Feeling I’d gone far enough, and wanting to get set up before any rain that might fall, I started looking for a campsite. Comments in my trail guide suggested to “go south for a lil minute” from the road to good camping, whatever that was supposed to mean; I assume it meant to follow the road, and not the trail, because there wasn’t anything reasonable near the trail for three tenths of a mile past that. With the trail itself on a bit of a slope, I went a bit off-trail, further up the hill, where it was relatively flat. I set up next to some pine trees on rather rough ground, but it worked. To the west, clouds darkened, and it seemed like rain was likely.
I got my tent set up, which took a little longer than it normally did because it was a bit windy and the ground was rocky. I had a little protection from the wind thanks to the nearby trees, but the wind shifted after I got set up, and it blew into my tent, rather than around, while I was cooking dinner.
The sun set, and it got cold very quickly. With the cold (and the clouds) came humidity. Condensation appeared on the nearby trees, and eventually fog rolled in.
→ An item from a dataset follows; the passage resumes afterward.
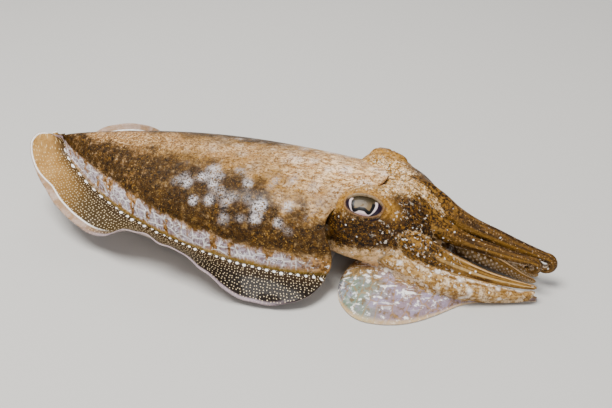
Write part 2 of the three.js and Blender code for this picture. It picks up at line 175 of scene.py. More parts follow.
@dataclass
class Patch:
    """A closed net of points, in millimetres, with what the finish needs to know of each."""

    points: Array
    faces: list[tuple[int, ...]]
    place: Array
    kind: Array
    limb: Array

    @staticmethod
    def loft(
        rings: Array,
        place: Array | None = None,
        kind: Sequence[float] = (0, 0, 0),
        limb: Array | None = None,
        caps: Sequence[Array] = (),
    ) -> "Patch":
        """Closes a stack of rings with a fan over each end.

        Args:
            rings: points by ring, side and axis.
            place: distance along the body, turn round it and reach over a fin or keel, by ring and side.
            kind: how much of a fin, an arm and a keel these points are.
            limb: on an arm, share of its length, turn from its inner side and number of its pair;
                on a fin, distance from its root and its width; on the head, distance from an
                opening, in openings, and height on its eye.
            caps: middles of the two fans, when they aren't the middles of the end rings.

        Returns:
            The closed patch.
        """
        count, sides = rings.shape[:2]
        tables = [rings] + [np.zeros_like(rings) if rows is None else rows for rows in (place, limb)]
        flat = [np.vstack([rows.reshape(-1, 3), rows[[0, -1]].mean(axis=1)]) for rows in tables]
        if caps:
            flat[0][-2:] = caps
        ring, side = np.meshgrid(np.arange(count - 1), np.arange(sides), indexing="ij")
        a, b = ring * sides + side, ring * sides + (side + 1) % sides
        quads = np.stack([a, b, b + sides, a + sides], axis=-1).reshape(-1, 4)
        first, last = count * sides, count * sides + 1
        faces = [tuple(quad) for quad in quads.tolist()]
        for k in range(sides):
            n = (k + 1) % sides
            faces.append((first, n, k))
            faces.append((last, (count - 1) * sides + k, (count - 1) * sides + n))
        kinds = np.tile(np.asarray(kind, float), (len(flat[0]), 1))
        return Patch(flat[0], faces, flat[1], kinds, flat[2]).facing_out()

    def facing_out(self) -> "Patch":
        """Turns every face over when the patch is inside out."""
        first = [face[:3] for face in self.faces]
        rest = [(face[0], face[2], face[3]) for face in self.faces if len(face) == 4]
        a, b, c = (self.points[corner] for corner in np.array(first + rest).T)
        if np.einsum("ij,ij->i", a, np.cross(b, c)).sum() < 0:
            self.faces = [tuple(reversed(face)) for face in self.faces]
        return self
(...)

Not getting a lot of sleep the past few days because of traveling, I’m pretty tired, and decided to turn in early — before 8:30 pm, even! My feet didn’t much enjoy the more rocky terrain this evening. But, it very much helps that Cumbres Pass is even more beautiful than it was last time, with the fall colors. And while it does feel backwards, since this would be a wonderful transition from the desert to the south into the mountains to the north, it does feel good to be now closing the gap that opened due to the fire closures.
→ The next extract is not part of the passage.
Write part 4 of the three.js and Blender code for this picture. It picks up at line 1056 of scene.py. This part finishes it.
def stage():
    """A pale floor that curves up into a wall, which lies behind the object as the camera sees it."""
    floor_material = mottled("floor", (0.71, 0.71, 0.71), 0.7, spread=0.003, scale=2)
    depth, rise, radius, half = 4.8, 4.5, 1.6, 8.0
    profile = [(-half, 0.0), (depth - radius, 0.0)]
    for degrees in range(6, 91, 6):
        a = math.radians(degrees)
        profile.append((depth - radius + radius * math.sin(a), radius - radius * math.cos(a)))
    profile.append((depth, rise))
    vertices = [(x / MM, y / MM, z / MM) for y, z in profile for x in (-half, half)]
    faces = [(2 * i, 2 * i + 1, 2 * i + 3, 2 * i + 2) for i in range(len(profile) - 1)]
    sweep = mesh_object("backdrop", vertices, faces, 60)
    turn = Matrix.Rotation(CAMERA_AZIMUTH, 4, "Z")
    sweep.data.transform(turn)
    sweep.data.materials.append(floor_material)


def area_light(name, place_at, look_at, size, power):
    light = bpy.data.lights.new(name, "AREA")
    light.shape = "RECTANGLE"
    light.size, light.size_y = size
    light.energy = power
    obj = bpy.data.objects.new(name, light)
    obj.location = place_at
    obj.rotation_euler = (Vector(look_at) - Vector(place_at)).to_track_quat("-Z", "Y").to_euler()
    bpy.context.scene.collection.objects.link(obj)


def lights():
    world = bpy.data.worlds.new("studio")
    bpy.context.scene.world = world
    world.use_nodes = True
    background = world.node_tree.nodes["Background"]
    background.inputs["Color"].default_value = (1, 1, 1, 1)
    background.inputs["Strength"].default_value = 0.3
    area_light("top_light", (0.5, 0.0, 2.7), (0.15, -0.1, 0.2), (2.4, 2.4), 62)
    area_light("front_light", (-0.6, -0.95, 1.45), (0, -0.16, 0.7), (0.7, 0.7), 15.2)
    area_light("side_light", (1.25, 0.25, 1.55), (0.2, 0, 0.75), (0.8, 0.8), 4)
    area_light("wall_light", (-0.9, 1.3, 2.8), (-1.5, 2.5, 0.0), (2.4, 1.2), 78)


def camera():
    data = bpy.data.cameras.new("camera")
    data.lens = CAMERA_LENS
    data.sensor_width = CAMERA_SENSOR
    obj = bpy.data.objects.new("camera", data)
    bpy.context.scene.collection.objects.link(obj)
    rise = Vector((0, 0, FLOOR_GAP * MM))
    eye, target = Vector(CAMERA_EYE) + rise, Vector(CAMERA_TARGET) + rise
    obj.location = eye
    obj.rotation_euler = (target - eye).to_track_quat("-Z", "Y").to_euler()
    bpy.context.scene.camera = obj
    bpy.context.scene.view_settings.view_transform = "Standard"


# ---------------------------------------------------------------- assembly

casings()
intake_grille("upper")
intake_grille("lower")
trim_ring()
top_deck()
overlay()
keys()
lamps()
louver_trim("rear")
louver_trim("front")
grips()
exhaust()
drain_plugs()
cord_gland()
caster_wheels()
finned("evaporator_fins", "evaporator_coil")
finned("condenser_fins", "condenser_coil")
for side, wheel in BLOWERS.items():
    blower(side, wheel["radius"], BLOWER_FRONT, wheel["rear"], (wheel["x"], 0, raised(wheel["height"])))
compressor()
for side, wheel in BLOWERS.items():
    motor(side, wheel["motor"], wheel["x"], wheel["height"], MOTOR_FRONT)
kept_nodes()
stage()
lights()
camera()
I think today was probably the steepest part of the trail from Cumbres Pass to Grants, except for Mount Taylor. With the trail less steep tomorrow (and since I should be able to get a full day of hiking in), I’m hoping to get 23 miles tomorrow to a campground. I fell about 5ish miles short of my goal to a campground today, but since it took as long as it did to get to the trail, that plan just wasn’t going to work out.